SteinGen: Generating Fidelitous and Diverse Graph Samples
Gesine Reinert, Wenkai Xu
TL;DR
SteinGen tackles graph generation from a single observed network by marrying Stein's method with Glauber dynamics in the ERGM setting. It estimates and re-estimates a conditional edge-probability model to drive sampling, yielding both high fidelity to the target distribution and substantial diversity among generated graphs. The authors provide consistency, diversity, and mixing-time guarantees, and validate the approach empirically against parametric and implicit competitors on synthetic ERGMs and real networks. The method avoids parameter estimation pitfalls, scales to different contexts, and can be extended to multiple graphs and nonparametric statistics, offering a principled pathway for faithful, diverse synthetic network generation.
Abstract
Generating graphs that preserve characteristic structures while promoting sample diversity can be challenging, especially when the number of graph observations is small. Here, we tackle the problem of graph generation from only one observed graph. The classical approach of graph generation from parametric models relies on the estimation of parameters, which can be inconsistent or expensive to compute due to intractable normalisation constants. Generative modelling based on machine learning techniques to generate high-quality graph samples avoids parameter estimation but usually requires abundant training samples.

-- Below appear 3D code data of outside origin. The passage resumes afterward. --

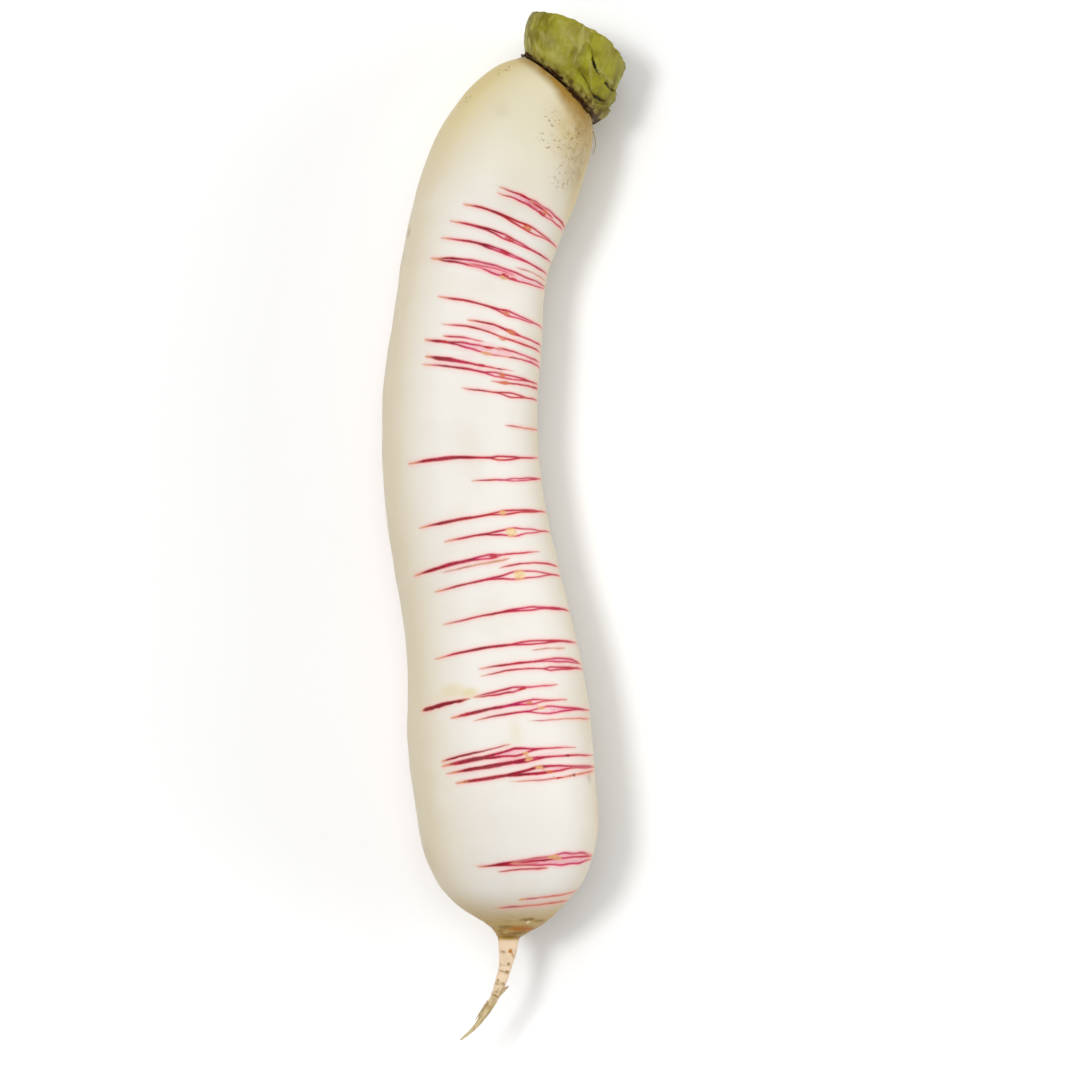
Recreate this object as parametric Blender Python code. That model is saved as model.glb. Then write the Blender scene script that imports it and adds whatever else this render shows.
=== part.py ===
"""A daikon radish with trimmed leaf stalks, lying on its side.

Metres, +Z up. The crown points to +Y, the tail to -Y, and the root rests on z = 0.
Lengths in the tables below are millimetres and angles are degrees.
"""

from math import cos, pi, radians, sin, sqrt

import bmesh
import bpy
import numpy as np
from mathutils import Vector

MM = 0.001
GAP = 0.35  # clearance between pieces that touch

# Root sections from the crown rim to the tip of the tail: centre x, y and z, the yaw of the
# section's axis (0 faces +Y, positive turns towards +X), its pitch and its radius.
ROOT_SECTIONS = (
    (18.5, 152.5, 26.5, 42, -8, 17.0),
    (14.5, 149.0, 26.5, 36, -7, 20.6),
    (9.5, 143.0, 26.5, 28, -5, 23.8),
    (6.0, 137.0, 26.5, 24, -3, 25.5),
    (2.5, 129.0, 26.5, 22, -1, 26.6),
    (-0.8, 120.0, 26.4, 21, 0, 26.9),
    (-5.3, 108.0, 26.0, 18, 0, 26.4),
    (-10.0, 92.0, 25.3, 12, 0, 25.7),
    (-12.8, 70.0, 25.8, 7, 0, 26.2),
    (-15.4, 44.0, 26.5, 2, 0, 26.9),
    (-15.0, 20.0, 26.9, -4, 0, 27.3),
    (-11.7, -4.0, 27.5, -9, 0, 27.9),
    (-7.2, -27.0, 28.4, -11, 0, 28.8),
    (-3.4, -50.0, 30.2, -8, 0, 30.6),
    (-1.1, -73.0, 31.8, -5, 0, 32.2),
    (0.5, -93.0, 31.9, -4, 0, 32.3),
    (1.8, -107.0, 30.9, -3, 0, 31.3),
    (2.2, -118.0, 30.5, -2, 0, 28.4),
    (2.8, -127.0, 30.2, -2, 0, 23.7),
    (3.5, -134.0, 30.0, -2, 0, 16.8),
    (4.6, -138.5, 30.0, -2, 0, 11.0),
    (4.2, -140.6, 30.0, -2, 0, 8.2),
    (3.0, -142.5, 30.0, -2, 0, 5.8),
    (1.9, -144.1, 30.0, 0, 0, 4.0),
    (1.7, -146.7, 30.0, 1, 0, 3.4),
    (1.5, -149.2, 30.0, 3, 0, 3.15),
    (1.0, -152.5, 30.0, 6, 0, 2.5),
    (-0.9, -159.5, 30.0, 15, 0, 2.05),
    (-3.1, -165.0, 30.0, 27, 0, 1.55),
    (-6.7, -171.0, 30.0, 38, 0, 1.2),
    (-10.1, -175.5, 30.0, 42, 0, 0.75),
    (-15.0, -179.8, 30.0, 48, 0, 0.3),
)
ROOT_SIDES = 40
ROOT_STEPS = 3  # rings made for each of the sections above
CROWN_DOME = 2.0  # rise of the crown inside its rim
CROWN_DOME_RINGS = 4

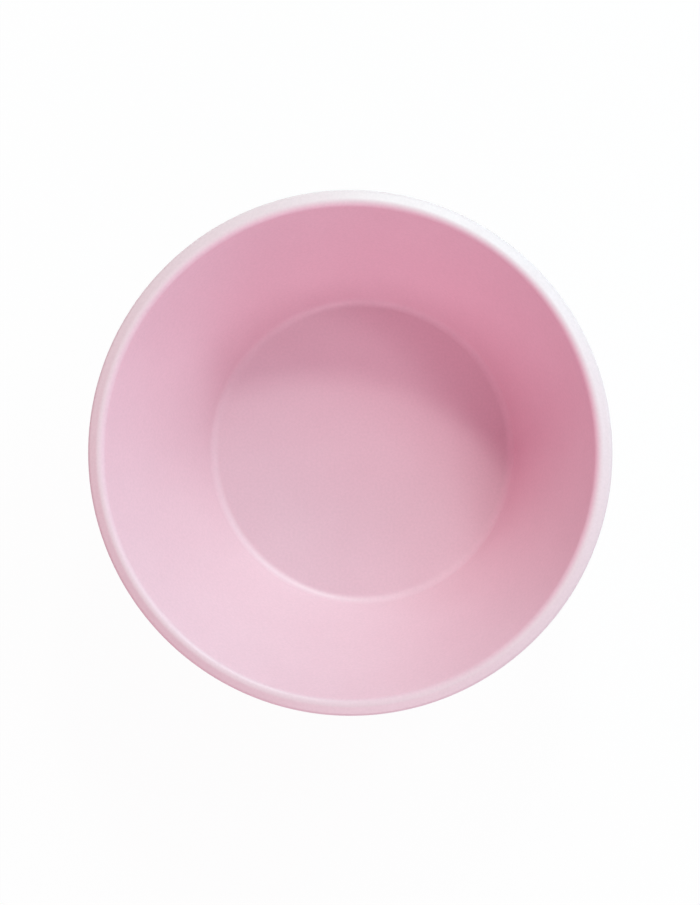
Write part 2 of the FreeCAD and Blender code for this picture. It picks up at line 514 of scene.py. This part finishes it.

Our proposed generating procedure, SteinGen, which is phrased in the setting of graphs as realisations of exponential random graph models, combines ideas from Stein's method and MCMC by employing Markovian dynamics which are based on a Stein operator for the target model. SteinGen uses the Glauber dynamics associated with an estimated Stein operator to generate a sample, and re-estimates the Stein operator from the sample after every sampling step. We show that on a class of exponential random graph models this novel "estimation and re-estimation" generation strategy yields high distributional similarity (high fidelity) to the original data, combined with high sample diversity.